Inoltre la stessa disposizione prevede, adesso, un divieto espresso del cd. patto di quota lite, la cui violazione è sanzionata in modo alquanto pesante con la sospensione da due a sei mesi.
Per quanto riguarda i doveri di informazione verso i clienti, la norma di riferimento è l’art. 27, il quale obbliga l’avvocato a fornire una serie di notizie e di elementi ulteriori rispetto al passato: è infatti previsto che l’avvocato “deve informare il cliente e la parte assistita sulla prevedibile durata del processo e sugli oneri ipotizzabili; deve inoltre, se richiesto, comunicare in forma scritta, a colui che conferisce l’incarico professionale, il prevedibile costo della prestazione […]; deve informare la parte assistita chiaramente e per iscritto della possibilità di avvalersi del procedimento di mediazione previsto dalla legge e deve altresì informarla dei percorsi alternativi al contenzioso giudiziario, pure previsti dalla legge e deve rendere noti gli estremi della propria polizza assicurativa; deve informare il cliente e la parte assistita sullo svolgimento del mandato a lui affidato e deve fornire loro copia di tutti gli atti e documenti”.

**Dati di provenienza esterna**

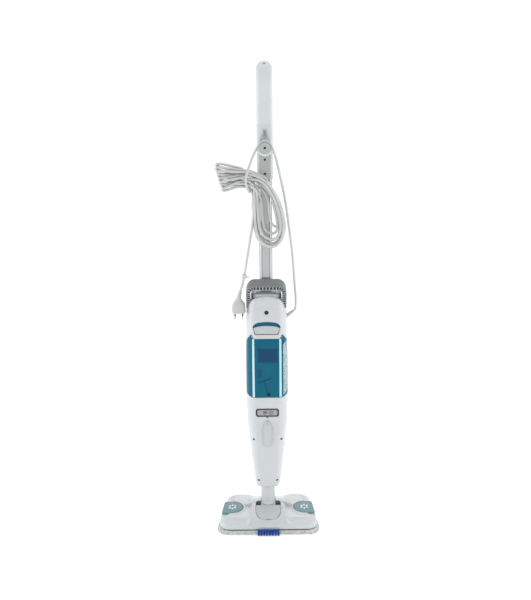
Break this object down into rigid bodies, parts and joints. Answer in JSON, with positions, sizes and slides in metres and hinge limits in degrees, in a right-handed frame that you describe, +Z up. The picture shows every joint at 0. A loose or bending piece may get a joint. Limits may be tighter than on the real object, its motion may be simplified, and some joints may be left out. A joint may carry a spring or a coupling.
{
  "type": "steam mop",
  "caption": "Upright steam mop: trapezoid floor head with terry pad, swivel neck, body with water tank, tube, loop handle and hooked mains cord.",
  "frame": {"origin": "centre of the pad's sole, on the floor", "axes": "+Z up along the upright tube, -Y towards the tank and brush side, +X to the side where the cord leaves the body"},
  "size_m": [0.273, 0.174, 1.2108],
  "materials": {
    "white_plastic": "smooth moulded ABS, light satin gloss",
    "grip_plastic": "fine-textured cool white handle plastic",
    "pale_grey_plastic": "satin pale grey plastic",
    "grey_plastic": "mid grey moulded plastic",
    "teal_clear": "deep teal transparent plastic",
    "teal_plastic": "teal plastic",
    "pedal_teal": "dusty teal plastic",
    "dark_plastic": "near-black plastic",
    "smoked_clear": "tinted clear pane",
    "aluminium": "satin anodised",
    "steel": "plated steel",
    "brass": "plain",
    "cast_alloy": "as cast",
    "hose_silicone": "translucent silicone",
    "board_green": "circuit board",
    "terry": "white microfibre terry pile",
    "bristle_blue": "blue nylon bristles",
    "cord_pvc": "pale grey PVC sheath"
  },
  "bodies": {
    "head": {"mop_pad": "terry", "sole_plate": "grey_plastic", "head_shell": "white_plastic", "brush": "bristle_blue", "pitch_pin": "steel", "steam_diffuser": "grey_plastic", "left_pedal_spring": "steel", "right_pedal_spring": "steel"},
    "left_pedal": {"left_pedal": "pedal_teal"},
    "right_pedal": {"right_pedal": "pedal_teal"},
    "neck": {"yoke": "pale_grey_plastic", "neck_tube": "white_plastic"},
    "tank": {"tank_body": "teal_clear", "tank_lid": "teal_plastic", "outlet_valve": "dark_plastic"},
    "filler_cap": {"filler_cap": "grey_plastic"},
    "release": {"release_pad": "pale_grey_plastic"},
    "selector": {"selector_lever": "pale_grey_plastic"},
    "trigger": {"steam_trigger": "grey_plastic"},
    "main": {"rear_housing": "white_plastic", "lower_front_cover": "white_plastic", "upper_front_cover": "white_plastic", "tank_bay": "white_plastic", "collar": "grey_plastic", "carry_arch": "grey_plastic", "window_frame": "dark_plastic", "window_lens": "smoked_clear", "pump": "brass", "boiler": "cast_alloy", "thermostat": "dark_plastic", "circuit_board": "board_green", "suction_hose": "hose_silicone", "feed_hose": "hose_silicone", "steam_hose": "hose_silicone", "strain_relief": "grey_plastic", "handle_tube": "aluminium", "tube_screw": "dark_plastic", "middle_left_screw": "dark_plastic", "middle_right_screw": "dark_plastic", "bottom_left_screw": "dark_plastic", "bottom_right_screw": "dark_plastic", "handle_front_cover": "white_plastic", "handle_left_shell": "grip_plastic", "handle_right_shell": "grip_plastic", "trigger_spring": "steel", "microswitch": "dark_plastic", "cord_hook": "white_plastic", "hook_screw": "dark_plastic", "handle_screw_1": "dark_plastic", "handle_screw_2": "dark_plastic", "handle_screw_3": "dark_plastic", "handle_screw_4": "dark_plastic", "latch_backplate": "teal_plastic", "cord_riser": "cord_pvc", "cord_hank": "cord_pvc", "cord_tail": "cord_pvc", "cord_clip": "cord_pvc", "plug_body": "cord_pvc", "plug_pin_left": "steel", "plug_pin_right": "steel"}
  },
  "joints": [
    {"name": "left_pedal_press", "type": "hinge", "parent": "head", "child": "left_pedal", "pos_m": [-0.067, -0.009, 0.034], "axis": [0, -1, 0], "range_deg": [0, 5], "stiffness_Nm_per_rad": 4, "springref_deg": -1.15, "deforming": ["left_pedal_spring"]},
    {"name": "right_pedal_press", "type": "hinge", "parent": "head", "child": "right_pedal", "pos_m": [0.067, -0.009, 0.034], "axis": [0, 1, 0], "range_deg": [0, 5], "stiffness_Nm_per_rad": 4, "springref_deg": -1.15, "deforming": ["right_pedal_spring"]},
    {"name": "head_tilt", "type": "hinge", "parent": "head", "child": "neck", "pos_m": [0, 0, 0.034], "axis": [-1, 0, 0], "range_deg": [0, 60]},
    {"name": "neck_swivel", "type": "hinge", "parent": "neck", "child": "main", "pos_m": [0, 0, 0.112], "axis": [0, 0, 1], "range_deg": [-90, 90]},
    {"name": "tank_out", "type": "slide", "parent": "main", "child": "tank", "axis": [0, -1, 0], "range_m": [0, 0.12]},
    {"name": "cap_turn", "type": "hinge", "parent": "tank", "child": "filler_cap", "pos_m": [0, -0.028, 0.536], "axis": [0, 0, 1], "range_deg": [0, 80]},
    {"name": "release_tip", "type": "hinge", "parent": "main", "child": "release", "pos_m": [0, -0.045, 0.552], "axis": [1, 0, 0], "range_deg": [0, 18], "stiffness_Nm_per_rad": 0.4, "springref_deg": -2.86},
    {"name": "selector_turn", "type": "hinge", "parent": "main", "child": "selector", "pos_m": [0, -0.0505, 0.2535], "axis": [0, -1, 0], "range_deg": [-18, 18]},
    {"name": "trigger_pull", "type": "hinge", "parent": "main", "child": "trigger", "pos_m": [0, 0.057, 1.15], "axis": [1, 0, 0], "range_deg": [0, 9], "stiffness_Nm_per_rad": 0.8, "springref_deg": -2.86, "deforming": ["trigger_spring"]}
  ]
}
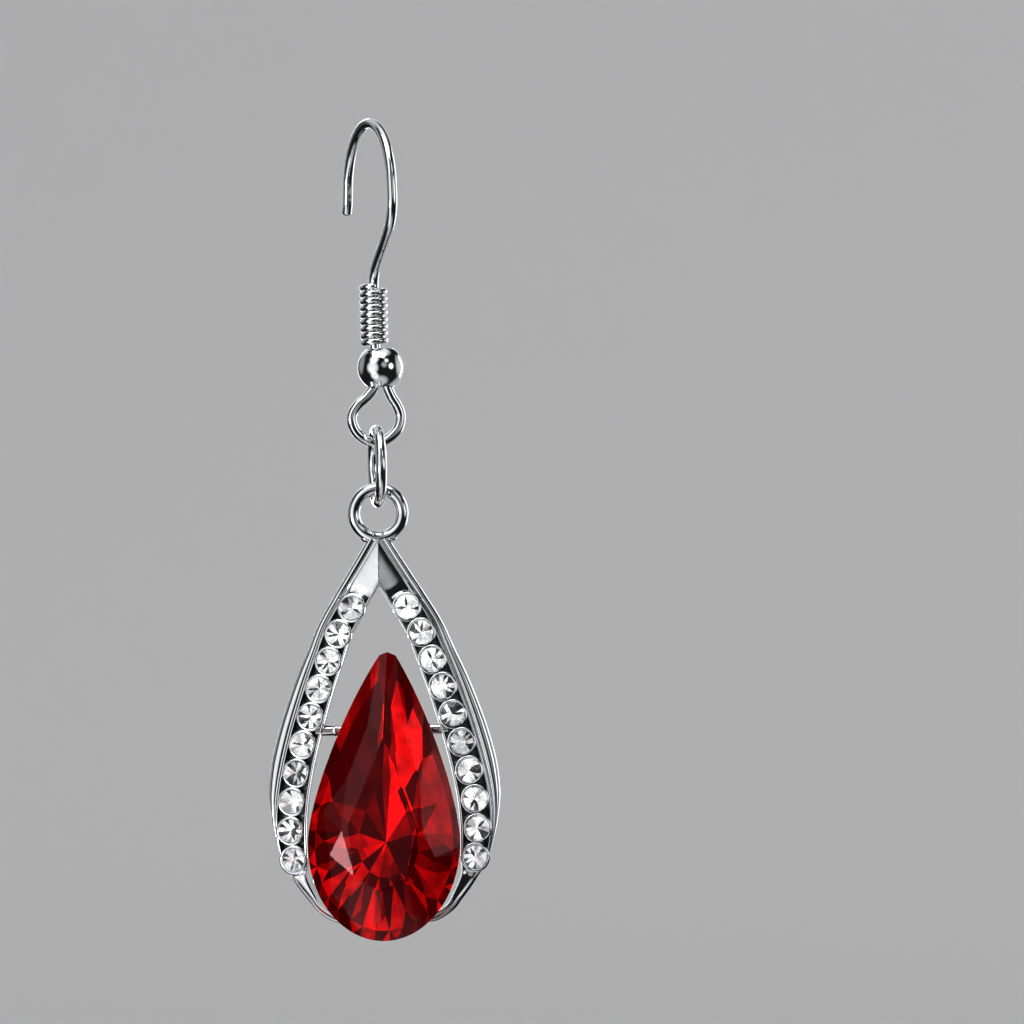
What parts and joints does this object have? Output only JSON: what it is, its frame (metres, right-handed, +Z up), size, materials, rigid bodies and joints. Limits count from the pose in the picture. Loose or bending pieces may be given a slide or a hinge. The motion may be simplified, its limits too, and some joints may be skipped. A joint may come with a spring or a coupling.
{
  "type": "drop earring",
  "caption": "Drop earring: hook wire with coil and bead, jump ring, and an open teardrop frame with rhinestone bands round a red pear stone.",
  "frame": {"origin": "hang point: the underside of the top of the ear wire's arch, where the wire rests in the ear", "axes": "+Z up, along which the earring hangs and is longest; -Y is the side that the pendant faces; +X is to the right of a viewer who looks at the pendant"},
  "size_m": [0.0158, 0.0095, 0.0559],
  "materials": {
    "metal": "polished",
    "red_stone": "polished, foil backed",
    "clear_stone": "polished"
  },
  "bodies": {
    "ear_wire": {"ear_hook": "metal", "hook_coil": "metal", "ball_bead": "metal"},
    "link_ring": {"jump_ring": "metal"},
    "pendant": {"pendant_frame": "metal", "pear_stone": "red_stone", "rhinestone_left_01": "clear_stone", "rhinestone_left_02": "clear_stone", "rhinestone_left_03": "clear_stone", "rhinestone_left_04": "clear_stone", "rhinestone_left_05": "clear_stone", "rhinestone_left_06": "clear_stone", "rhinestone_left_07": "clear_stone", "rhinestone_left_08": "clear_stone", "rhinestone_left_09": "clear_stone", "rhinestone_left_10": "clear_stone", "rhinestone_right_01": "clear_stone", "rhinestone_right_02": "clear_stone", "rhinestone_right_03": "clear_stone", "rhinestone_right_04": "clear_stone", "rhinestone_right_05": "clear_stone", "rhinestone_right_06": "clear_stone", "rhinestone_right_07": "clear_stone", "rhinestone_right_08": "clear_stone", "rhinestone_right_09": "clear_stone", "rhinestone_right_10": "clear_stone"}
  },
  "joints": [
    {"name": "ring_swing", "type": "hinge", "parent": "ear_wire", "child": "link_ring", "pos_m": [0, 0, -0.0214], "axis": [0.9744, 0.225, 0], "range_deg": [-60, 60]},
    {"name": "pendant_swing", "type": "hinge", "parent": "link_ring", "child": "pendant", "pos_m": [0, 0, -0.02546], "axis": [0, 1, 0], "range_deg": [-60, 60]}
  ]
}
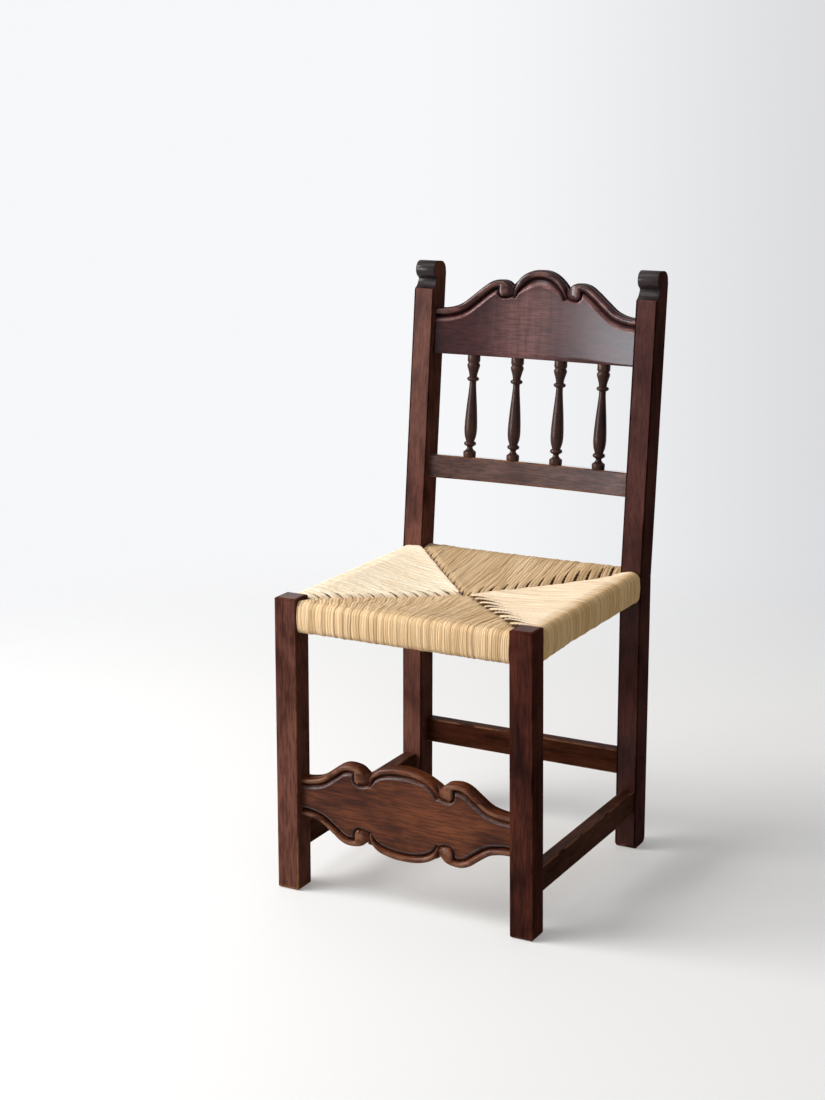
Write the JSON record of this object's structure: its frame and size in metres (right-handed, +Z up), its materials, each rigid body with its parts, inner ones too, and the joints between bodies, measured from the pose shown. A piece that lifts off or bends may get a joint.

In tal senso, si è espressa anche la giurisprudenza di legittimità che all’uopo ha statuito che “In tema di responsabilità disciplinare degli avvocati, la pubblicità informativa che lede il decoro e la dignità professionale costituisce illecito, ai sensi dell’art. 38 del r.d.l. 27 novembre 1933, n. 1578, poiché l’abrogazione del divieto di svolgere pubblicità informativa per le attività libero-professionali, stabilita dall’art. 2 del d.l. 4 luglio 2006, n. 223, convertito nella legge 4 agosto 2006, n. 248, non preclude all’organo professionale di sanzionare le modalità ed il contenuto del messaggio pubblicitario, quando non conforme a correttezza, in linea con quanto stabilito dagli artt. 17, 17-bis e 19 del codice deontologico forense, e tanto più che l’art. 4 del d.P.R. 3 agosto 2012, n. 137, al comma secondo, statuisce che la pubblicità informativa deve essere “funzionale all’oggetto, veritiera e corretta, non deve violare l’obbligo di segreto professionale e non deve essere equivoca, ingannevole o denigratoria”. Nel caso di specie, La S.C. ha confermato la decisione impugnata, che aveva affermato costituire illecito disciplinare l’inserimento nel “box” pubblicitario di un giornale di uno slogan sull’attività svolta, con grafica tale da porre enfasi sul dato economico dei costi molto bassi, contenente elementi equivoci, suggestivi ed eccedenti il carattere informativo” (Cass. Civ., SS.UU., 13 novembre 2012, n. 19705).
In conclusione, possiamo oggi affermare con sufficiente certezza che il codice deontologico forense racchiude norme di diritto, con contenuto etico, formatesi per consuetudine e oggi legificate.